START Data for processing

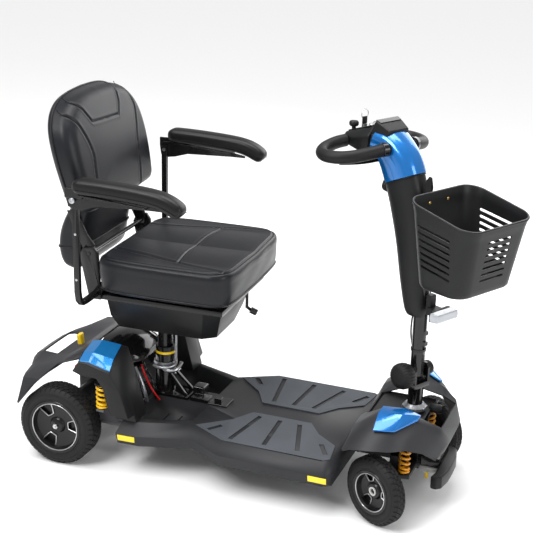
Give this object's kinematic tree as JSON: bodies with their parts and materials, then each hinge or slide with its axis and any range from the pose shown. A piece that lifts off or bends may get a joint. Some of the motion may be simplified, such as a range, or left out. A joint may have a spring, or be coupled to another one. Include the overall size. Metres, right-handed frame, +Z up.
{
  "type": "four-wheel mobility scooter",
  "caption": "Portable four-wheel mobility scooter: swivelling padded seat with folding back and armrests, folding tiller with loop handles and basket, sprung axles.",
  "frame": {"origin": "middle of the footprint, on the ground", "axes": "+X towards the tiller and front wheels, +Y to the rider's left, +Z up"},
  "size_m": [1.3768, 0.6666, 1.024],
  "materials": {
    "paint_frame": "satin",
    "moulding": "textured",
    "panel_blue": "glossy",
    "gloss_black": "glossy",
    "tyre": "rubber",
    "rim": "semi-gloss",
    "vinyl": "grained vinyl",
    "mat": "grained",
    "soft_grip": "matte",
    "spring_paint": "gloss",
    "bare_steel": "satin",
    "yellow_plastic": "glossy",
    "lamp": "clear",
    "grey_metal": "satin"
  },
  "bodies": {
    "chassis": {"main_frame": "paint_frame", "deck_pan": "moulding", "deck_mat_left": "mat", "deck_mat_right": "mat", "post_socket": "paint_frame", "battery_connector": "gloss_black", "rear_shroud": "moulding", "motor_cover": "gloss_black", "rear_fender_left": "moulding", "rear_fender_right": "moulding", "front_fairing": "moulding", "front_panel_left": "panel_blue", "front_panel_right": "panel_blue", "front_bumper": "moulding", "rear_spring_left": "spring_paint", "rear_spring_right": "spring_paint", "front_spring_left": "spring_paint", "front_spring_right": "spring_paint"},
    "clamp": {"post_clamp": "bare_steel"},
    "freewheel": {"freewheel_lever": "yellow_plastic"},
    "rear_axle": {"transaxle": "grey_metal", "swing_frame": "grey_metal"},
    "rear_wheel_left": {"rim_rear_left": "rim", "tyre_rear_left": "tyre"},
    "rear_wheel_right": {"rim_rear_right": "rim", "tyre_rear_right": "tyre"},
    "arm_left": {"front_arm_left": "grey_metal"},
    "arm_right": {"front_arm_right": "grey_metal"},
    "steer_knuckle_left": {"knuckle_left": "grey_metal"},
    "steer_knuckle_right": {"knuckle_right": "grey_metal"},
    "front_wheel_left": {"rim_front_left": "rim", "tyre_front_left": "tyre"},
    "front_wheel_right": {"rim_front_right": "rim", "tyre_front_right": "tyre"},
    "steering_rod": {"tie_rod": "bare_steel"},
    "stem": {"steering_stem": "paint_frame"},
    "knob": {"fold_knob": "soft_grip"},
    "tiller": {"tiller_tube": "paint_frame", "tiller_shroud": "moulding", "tiller_cover": "panel_blue", "console": "moulding", "handlebar_left": "soft_grip", "handlebar_right": "soft_grip", "headlight": "lamp"},
    "throttle": {"throttle_lever": "gloss_black"},
    "dial": {"speed_dial": "gloss_black"},
    "horn": {"horn_button": "bare_steel"},
    "key": {"ignition_key": "bare_steel"},
    "front_basket": {"basket": "moulding"},
    "post": {"seat_post": "paint_frame"},
    "seat": {"seat_frame": "paint_frame", "under_seat_box": "moulding", "seat_cushion": "vinyl"},
    "swivel_release": {"swivel_lever": "moulding"},
    "backrest": {"back_frame": "paint_frame", "back_pad": "vinyl"},
    "arm_support_left": {"armrest_tube_left": "paint_frame"},
    "arm_support_right": {"armrest_tube_right": "paint_frame"},
    "armrest_l": {"armrest_left": "soft_grip"},
    "armrest_r": {"armrest_right": "soft_grip"}
  },
  "joints": [
    {"name": "post_clamp_turn", "type": "hinge", "parent": "chassis", "child": "clamp", "pos_m": [-0.30736, -0.00114, 0.246], "axis": [0, 0, 1], "range_deg": [0, 60]},
    {"name": "freewheel_tip", "type": "hinge", "parent": "chassis", "child": "freewheel", "pos_m": [-0.56436, -0.03014, 0.266], "axis": [0, 1, 0], "range_deg": [-30, 0]},
    {"name": "rear_suspension", "type": "hinge", "parent": "chassis", "child": "rear_axle", "pos_m": [-0.37436, -0.00114, 0.106], "axis": [0, 1, 0], "range_deg": [0, 4], "stiffness_Nm_per_rad": 200, "springref_deg": -22.92, "deforming": ["rear_spring_left", "rear_spring_right"]},
    {"name": "rear_wheel_left_spin", "type": "hinge", "parent": "rear_axle", "child": "rear_wheel_left", "pos_m": [-0.52236, -0.00114, 0.1143], "axis": [0, 1, 0], "continuous": true},
    {"name": "rear_wheel_right_spin", "type": "hinge", "parent": "rear_axle", "child": "rear_wheel_right", "pos_m": [-0.52236, -0.00114, 0.1143], "axis": [0, 1, 0], "continuous": true},
    {"name": "front_suspension_left", "type": "hinge", "parent": "chassis", "child": "arm_left", "pos_m": [0.42564, 0.05936, 0.116], "axis": [1, 0, 0], "range_deg": [0, 6], "stiffness_Nm_per_rad": 40, "springref_deg": -28.65, "deforming": ["front_spring_left"]},
    {"name": "front_suspension_right", "type": "hinge", "parent": "chassis", "child": "arm_right", "pos_m": [0.42564, -0.06164, 0.116], "axis": [1, 0, 0], "range_deg": [-6, 0], "stiffness_Nm_per_rad": 40, "springref_deg": 28.65, "deforming": ["front_spring_right"]},
    {"name": "knuckle_left_turn", "type": "hinge", "parent": "arm_left", "child": "steer_knuckle_left", "pos_m": [0.41664, 0.15586, 0], "axis": [0, 0, 1], "range_deg": [-15, 71]},
    {"name": "knuckle_right_turn", "type": "hinge", "parent": "arm_right", "child": "steer_knuckle_right", "pos_m": [0.41664, -0.15814, 0], "axis": [0, 0, 1], "range_deg": [-15, 71]},
    {"name": "front_wheel_left_spin", "type": "hinge", "parent": "steer_knuckle_left", "child": "front_wheel_left", "pos_m": [0.41664, 0.15586, 0.0931], "axis": [0.4695, 0.8829, 0], "continuous": true},
    {"name": "front_wheel_right_spin", "type": "hinge", "parent": "steer_knuckle_right", "child": "front_wheel_right", "pos_m": [0.41664, -0.15814, 0.0931], "axis": [0.4695, 0.8829, 0], "continuous": true},
    {"name": "tie_rod_slide", "type": "slide", "parent": "chassis", "child": "steering_rod", "axis": [0, 1, 0], "range_m": [-0.0525, 0.0125]},
    {"name": "steering", "type": "hinge", "parent": "chassis", "child": "stem", "pos_m": [0.42864, -0.00114, 0], "axis": [0, 0, 1], "range_deg": [-14, 70]},
    {"name": "fold_knob_turn", "type": "hinge", "parent": "stem", "child": "knob", "pos_m": [0.42864, -0.00114, 0.352], "axis": [0.4695, 0.8829, 0], "continuous": true},
    {"name": "tiller_fold", "type": "hinge", "parent": "stem", "child": "tiller", "pos_m": [0.42864, -0.00114, 0.352], "axis": [0.4695, 0.8829, 0], "range_deg": [-20, 15]},
    {"name": "throttle", "type": "hinge", "parent": "tiller", "child": "throttle", "pos_m": [0.26794, 0.0843, 0.89], "axis": [0, 0, 1], "range_deg": [-12, 12], "stiffness_Nm_per_rad": 0.3},
    {"name": "speed_dial_turn", "type": "hinge", "parent": "tiller", "child": "dial", "pos_m": [0.19393, 0.09421, 0.966], "axis": [0, 0, 1], "range_deg": [-135, 135]},
    {"name": "horn_press", "type": "slide", "parent": "tiller", "child": "horn", "axis": [0, 0, -1], "range_m": [0, 0.001], "stiffness_N_per_m": 400, "springref_m": -0.001},
    {"name": "ignition_turn", "type": "hinge", "parent": "tiller", "child": "key", "pos_m": [0.21596, 0.11647, 0.966], "axis": [0, 0, 1], "range_deg": [0, 90]},
    {"name": "basket_lift", "type": "slide", "parent": "tiller", "child": "front_basket", "axis": [0, 0, 1], "range_m": [0, 0.12]},
    {"name": "seat_height", "type": "slide", "parent": "chassis", "child": "post", "axis": [0, 0, 1], "range_m": [0, 0.075]},
    {"name": "seat_swivel", "type": "hinge", "parent": "post", "child": "seat", "pos_m": [-0.30736, -0.00114, 0.36], "axis": [0, 0, 1], "continuous": true},
    {"name": "swivel_release_pull", "type": "hinge", "parent": "seat", "child": "swivel_release", "pos_m": [-0.08659, 0.06661, 0.477], "axis": [-0.0349, 0.9994, 0], "range_deg": [-15, 0], "stiffness_Nm_per_rad": 0.5, "springref_deg": 5.73},
    {"name": "backrest_fold", "type": "hinge", "parent": "seat", "child": "backrest", "pos_m": [-0.45427, -0.00627, 0.608], "axis": [-0.0349, 0.9994, 0], "range_deg": [0, 60]},
    {"name": "armrest_width_left", "type": "slide", "parent": "seat", "child": "arm_support_left", "axis": [-0.0349, 0.9994, 0], "range_m": [0, 0.04]},
    {"name": "armrest_width_right", "type": "slide", "parent": "seat", "child": "arm_support_right", "axis": [0.0349, -0.9994, 0], "range_m": [0, 0.04]},
    {"name": "armrest_flip_left", "type": "hinge", "parent": "arm_support_left", "child": "armrest_l", "pos_m": [-0.44232, 0.28182, 0.794], "axis": [-0.0349, 0.9994, 0], "range_deg": [-95, 0]},
    {"name": "armrest_flip_right", "type": "hinge", "parent": "arm_support_right", "child": "armrest_r", "pos_m": [-0.42225, -0.29283, 0.794], "axis": [-0.0349, 0.9994, 0], "range_deg": [-95, 0]}
  ],
  "couplings": [
    {"joint": "knuckle_left_turn", "follows": "steering", "ratio": 1},
    {"joint": "knuckle_right_turn", "follows": "steering", "ratio": 1},
    {"joint": "tie_rod_slide", "follows": "steering", "m_per_rad": -0.0405}
  ]
}
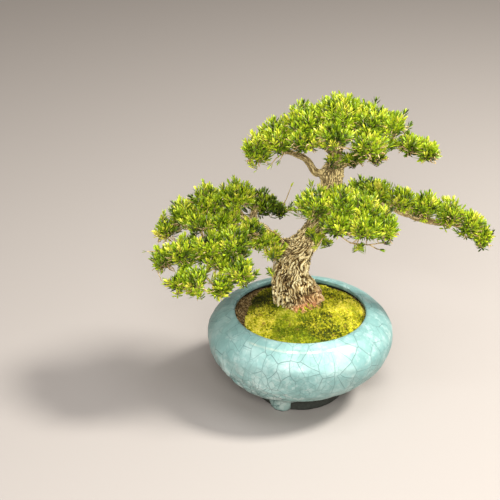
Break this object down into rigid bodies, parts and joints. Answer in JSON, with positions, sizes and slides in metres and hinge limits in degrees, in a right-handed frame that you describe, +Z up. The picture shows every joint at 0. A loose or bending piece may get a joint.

END Data for processing

Task description:
Count the lines above that contain the word "bodies", and give only that number.

Result of this task:
3